Cybersecurity researchers have discovered a remote denial-of-service exploit that affects major web servers, including NGINX, Apache HTTPD, Microsoft IIS, Envoy, and Cloudflare Pingora.
The vulnerability has been codenamed HTTP/2 Bomb by Calif.
"The vulnerable behavior exists in each server's default HTTP/2 configuration," the company said, adding it was discovered by OpenAI Codex by chaining together two known techniques: a compression bomb and a Slowloris-style hold.
"The bomb targets HPACK, HTTP/2's header compression scheme: one byte on the wire becomes one full header allocation on the server, repeated thousands of times per request," Calif added. "The hold is a zero-byte flow-control window that keeps the server from ever freeing any of it."
HPACK is a dedicated header compression algorithm for HTTP/2 used for compressing request and response metadata using Huffman encoding that results in an average reduction of 30% in header size. It's also designed to be resilient to attacks like CRIME (short for "Compression Ratio Info-leak Made Easy") that can leak authentication cookies from compressed headers.
Slowloris, on the other hand, is a type of denial-of-service (DoS) attack that allows a threat actor to overwhelm a targeted server by opening and maintaining many simultaneous HTTP connections between the attacker and the target. It is an application-layer attack.
HTTP/2 Bomb is inspired by various known approaches like HPACK Bomb (aka CVE-2016-6581), which was first disclosed in 2016, as well as CVE-2025-53020, a memory exhaustion vulnerability in Apache httpd's HTTP/2 implementation, and two DoS flaws in Apache HTTP Server triggered via crafted CONTINUATION frames (CVE-2016-8740) and worker-thread starvation (CVE-2016-1546) in an HTTP/2 connection.
"What's new here is where the amplification comes from," Calif said. "The classic bomb stuffs a large value into the table and references it repeatedly, so servers learned to cap the total decoded header size. Our variant goes the other way: the header is nearly empty, and the amplification comes from the per-entry bookkeeping the server allocates around it.
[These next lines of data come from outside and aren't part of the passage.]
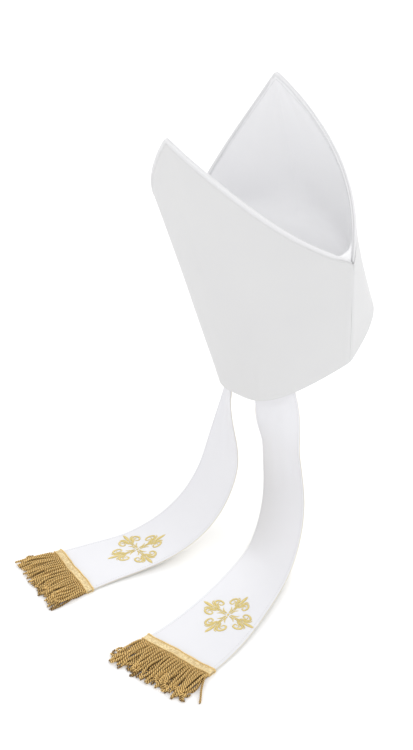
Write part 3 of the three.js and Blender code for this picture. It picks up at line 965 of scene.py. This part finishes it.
@dataclass(frozen=True)
class Gusset:
    """The cloth between the horns, a soft-bottomed valley from notch to notch."""

    reach: float = 0.995
    floor: float = 147 * MM
    half_floor: float = 58 * MM
    bend: float = 0.2
    tuck: float = 1.2
    bend_at: float = 0.36
    bridge_from: float = 0.87
    bridge_to: float = 0.965
    taper: float = 2.2
    slot: float = 1.5 * MM
    notch_drop: float = 6 * MM
    stitch_at: float = 0.984
    stitch_reach: float = 0.93
    row_spread: float = 0.85
    rows: int = 121
    columns: int = 241

    def rim(self, horn: Horn, q: Array) -> Array:
        """Return where the gusset meets a horn, tucked into its roll."""
        return horn.point(q, horn.edge_height(q, self.tuck * roll_radius(q)), self.inset)

    @property
    def inset(self) -> float:
        """The middle layer's distance inside a horn's outer face."""
        return PLAN.wall + PLAN.gap + PLAN.gusset_thick / 2

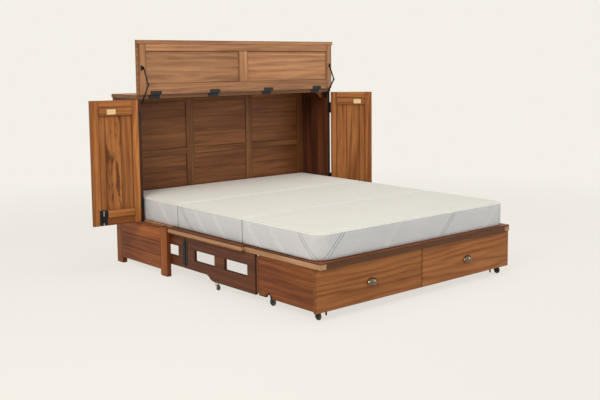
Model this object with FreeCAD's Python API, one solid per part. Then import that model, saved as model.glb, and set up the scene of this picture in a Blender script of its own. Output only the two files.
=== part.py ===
import FreeCAD, Part
import math
import os

# Cabinet bed, millimetres.  x = 0 is the middle, y = 0 the back (wall) plane, z = 0 the floor.
# The cabinet faces -Y.  The bed is drawn out and made up, the lid is up and both side wings
# stand open.
V = FreeCAD.Vector
X_AXIS = V(1, 0, 0)
Y_AXIS = V(0, 1, 0)
Z_AXIS = V(0, 0, 1)

# ---- cabinet ----
CABINET_W = 1626.0          # over the two sides
CABINET_D = 632.0           # wall to the front of the front posts
CABINET_H = 1130.0          # floor to the closed top
TOP_T = 24.0                # rear top and lid
TOP_OVERHANG = 7.0          # rear top and lid past each side
POST_X = 30.0               # corner posts, across
POST_Y = 76.0               # corner posts, front to back
POST_H = 312.0
SIDE_T = 25.0               # fixed upper sides
FIXED_D = 324.0             # fixed upper sides, front to back
BASE_PLANK_T = 18.0
BASE_PLANK_BOTTOM = 38.0
CAP_H = 12.0                # strip along the top of each base side
BACK_T = 20.0
BACK_SETBACK = 5.0          # back frame in from the wall plane
BACK_STILE = 58.0
BACK_RAIL = 46.0
BACK_STILE_LEFT = (-269.0, -209.0)
BACK_STILE_RIGHT = (244.0, 300.0)
BACK_RAIL_MIDDLE = (688.0, 734.0)
BASE_RAIL_T = 20.0          # rails across the back of the base
BASE_RAIL_LOW = (60.0, 130.0)
BASE_RAIL_HIGH = 212.0      # under edge of the upper one
BOARD_T = 8.0               # boards let into the back and the fixed sides
JOINT_GAP = 1.0             # open line between neighbouring boards
CHAMFER = 1.2               # eased long edges

# ---- folding deck ----
DECK_TOP = 318.0
DECK_SKIN = 8.0             # top boards
DECK_RIB = 22.0             # battens under the top boards
DECK_FACE = 6.0             # boards that show when the deck is up and closes the front
DECK_HINGE_OUT = 11.0       # deck hinge line, in front of the front posts
MID_DECK_L = 780.0          # hinge line to the far edge of the middle deck
DECK_MARGIN = 3.0           # middle deck in from each face of the cabinet
FOOT_OVERHANG = 38.0        # foot deck past the trolley
FOOT_DECK_W = 1572.0
HEAD_DECK_W = 1575.0
RIB_W = 44.0
HEAD_RIB_REACH = 520.0      # outermost inner ribs of the head deck
SEAT = 0.5                  # deck over the frames that carry it
LEDGER_H = 20.0

# ---- hinges: knuckles turn on a pin, each leaf lies on its board ----
LEAF_T = 1.6
LEAF_GAP = 0.4              # leaf face to the plane of the pin
KNUCKLE_R = 3.5
PIN_R = 1.8
FIT = 0.05                  # radial play of pins, rods and axles
END_PLAY = 0.3              # between neighbouring knuckles
RELIEF = 0.4                # board cut back round the knuckles
WOOD_OFF = LEAF_T + LEAF_GAP
KNUCKLE_OFF = KNUCKLE_R + 0.3
DECK_LEAF_L = 90.0
DECK_LEAF_W = 28.0
DECK_HINGE_REACH = 620.0    # outermost deck hinges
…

The decoded-size limit never fires because there's almost nothing to decode."
In a hypothetical attack scenario, a home computer on a 100Mbps connection has the potential to render a vulnerable server inaccessible within seconds. What's more, a single client can consume and hold 32GB of server memory against Apache HTTPD and Envoy in about 20 seconds.
To counter the vulnerability, it's advised to apply the following mitigations -
"The deeper miss is that the spec frames memory risk purely as an amplification ratio, and ratio is only half the equation," Calif said. "A 70:1 amplifier is harmless if the memory is freed when the request completes. It becomes an attack because HTTP/2 lets the client hold the connection open almost for free, pinning every allocated byte for as long as they like."